Wow, it has already been more than 10 days. Where does all this time escape to? Occasionally, I am worried about time passing by. But then I am also certain that I will do everything I can and lead such a life that my vitality is high even when I am twice as old as now. I want to live a wholesome and healthy lfie and travel and do anything I feel like also when the wrinkles start to show. Yes, please!
As the day (4 August) was spent with a big group of people (15, if you count me in!), I felt familiar stress and exhaustion kick in. Let’s make it clear, I like people, but only to a certain extent. And in certain amounts. I come from a typical family of 4: mother, father, 2 children. Well, it was quite a broken family and my childhood included escaping from home, moving too often, hiding things from my parents, court cases… and a strong will to be independent. I realised I was the only person I felt comfortable with for longer periods. Often, I would take my bicycle and disappear for the day, wandering around in the nature and WRITING. Maybe, this is why I felt the urge to dissolve in books and create imaginary worlds. I have some of the work of my childhood/teenage years printed out. Microsoft Word felt like a pretty awesome thing back then and of course I had to type in my stories. The focus is strongly on utopias/dystopias (I was fascinated by them already back then… later wrote my BA thesis on the same topic), ghosts, magical stories.
I consider myself an introvert. I like spending time with myself. Having been a true self-employed hardcore freelancer who sometimes didn’t get out of her PJs for the entire day, I know it can become suffocating at one point. Ultimately, I do develop the need to see other people, but can go alone for days in a row as well. OK, I have a husband now, but he is quiet and nice enough, it’s almost like being home alone. As I translate a lot, my job allows me the luxury to work, wearing rags or… sometimes almost nothing at all as te weather was too hot to get dressed. The thing is that I like my ME-time, this is when I am at my most creative. I hate group assignments. I started pursuing my 2nd MA degree (partly, just for fun) last year and of course we had some group stuff to do. Frustrating. I felt I wanted to do things differently, my train of thought was heading the other direction. To be honest, we did succeed and my voice was heard. It can happen that in a big group, if there are other dominating people, people tend not to hear me. This is one of my phobias, too: not being heard. That’s why I don’t like big gatherings, I feel uncomfortable if I have to raise my voice. But… in both of the projects I ended up being the one presenting the whole stuff and preparing the slides. In the second, I somehow even became the project manager as no one else seemed to take the initiative and I had clear ideas how something needed to be done. The latter was with some younger students (feel like a semi-dinosaur at the age of 30) who whined how they didn’t have time for some stuff, while some group members were doing triple the work…

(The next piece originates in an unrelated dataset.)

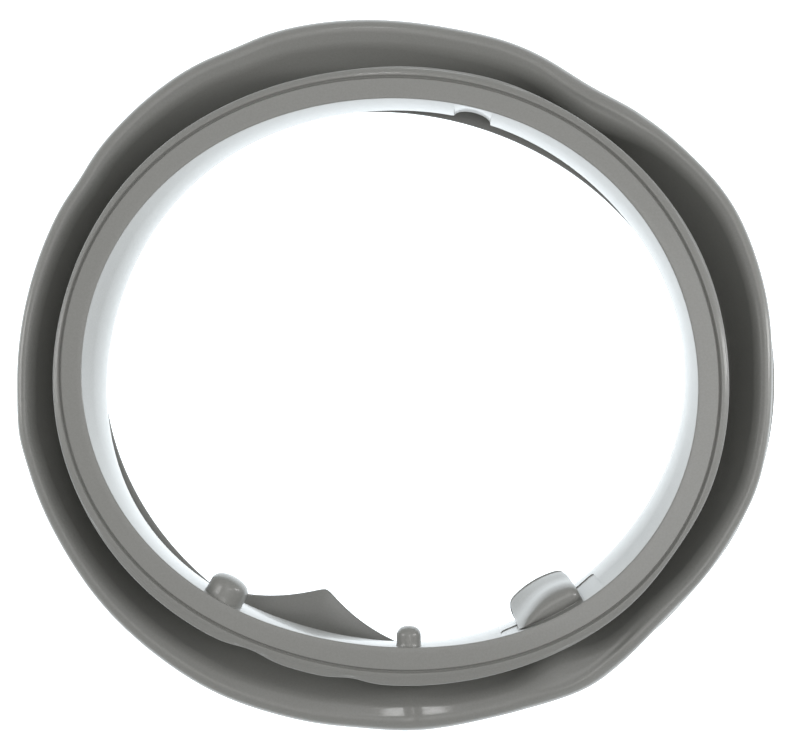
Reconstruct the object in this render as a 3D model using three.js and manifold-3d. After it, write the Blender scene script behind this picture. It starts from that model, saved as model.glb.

I prefer having some people over and preparing them dinner. Big parties, night clubs – ugh, no. Have always hated those. In small groups, it is possible to talk to everyone and this is where I shine. And there is less noise. Less fuss. The more people, the more personalities, the more wishes – and these could be conflicting. That’s why I love travelling with just my husband. I put the plan together, I control everything. I do ask him what he wants, but typically he just says that I am the expert of travelling and just lets me roll. Fine by me. “By the way, in 6 months we are going to Thailand for 3 weeks, just bought the tickets” is not a unusual sentence for me.
Something odd: I actually enjoyed going to burlesque classes and getting naked on the stage with everyone watching. I am not someone to spontaneously shout out loud, but I feel that if it is organised (like a show) and it’s my turn (people are watching/listening/I am being heard), I love to perform.
Let’s keep it short this time, I am tired and the way home (it’s a loooong way). Lots of fuss means fatigue for me.
1. Own and live in a house.
Discussed whether we need a chainsaw to clear the land or not. Maybe. The in-laws have one to offer. Spent time walking outside, barefoot, ate berries, and became surer that we need our own garden soon. Staying in a hot apartment in summer… no-no-no.
2. Write AND publish a book.
Finished the book I had started the night before. Quite interesting style, good pace, but the ending tried to be too clever and twisted. How many times can you twist a twist? Moreover, had my husband read two of those pieces of my own writing that are in my eyes worth continuing. He liked them (how could he not?).
3. Win a major race.
Warm-up training before the race, 7 km on a hilly landscape (oh, the woes of South Estonia!)… but the performance index on my Suunto watch was still 54. For a second day in a row and for a second day ever. This is good.
Photo of the Day
Although this day was all about taking photos (big family photosession with 15 people), the photo of the day is something else, related to the topic. Something that I found on Internet and which describes my phone behaviour just right! The phone rings: panic, panic, panic, who died, what happened, where can I hide myself? If I get a missed call from a strange number, I first Google it, then usually block it, so they couldn’t call again… especially if it some kind of an annoying sales person.